I am rambling, but this must be somewhat impossible to avoid while one is sitting in a place where stories dwell.

On This Island

Nahant is as lovely as I remember, if not more lovely. Since my arrival, almost every day has been blue, sometimes tufted with benign clouds. There is a bench overlooking the nearby beach that I like to occupy in the mornings, letting myself be lulled by the sun and the cries of the gulls as I pray. Later, when the light is falling behind the sea, you can descend to investigate the sand at low tide. If you’re feeling childlike, you might pitch a handful to watch it shatter midair. Against the backdrop of a salmon-colored sunset, you will always find sailboats, rolling gently. And when it is dark, you might see the twinkling lights of a cruise ship passing by.

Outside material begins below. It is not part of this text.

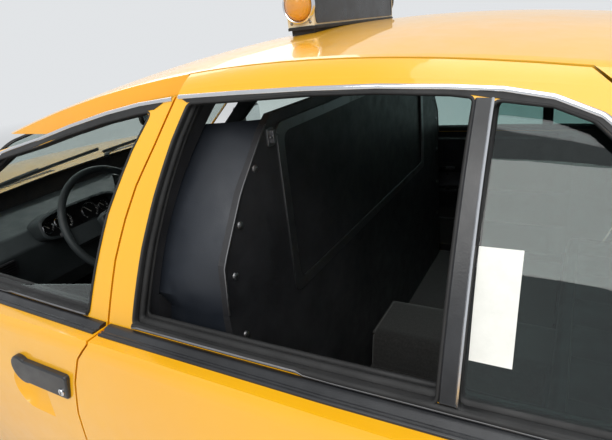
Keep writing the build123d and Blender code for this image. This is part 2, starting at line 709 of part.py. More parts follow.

Two days ago I discovered a quiet road that winds along a treacherously rocky shoreline. Stately houses stand guard above, looking out to sea as if awaiting the return of a wartime ship. One house looks out with blank eyes—the windows smoky, the green shutters weathered—and the lawn is prisoner to ferns and deadfall, an impenetrable tangle. It looks as if it could belong to an old hag that the island children fear to disturb.

I return from my explorations to a humble house where I make myself busy. I love the view from the kitchen window. A retinue of smaller trees cluster around a massive exotic-looking weeping tree—the kind you would expect to find baboons perched in. I like to keep the window open, welcoming in the fresh breeze, the sunlight, and the chittering of birds. A few trees on Nahant are turning a delicious red foreign to the prairies I come from, but most leaves are telling me summer is not quite over. I believe them. On this island, it feels as if summer could last forever.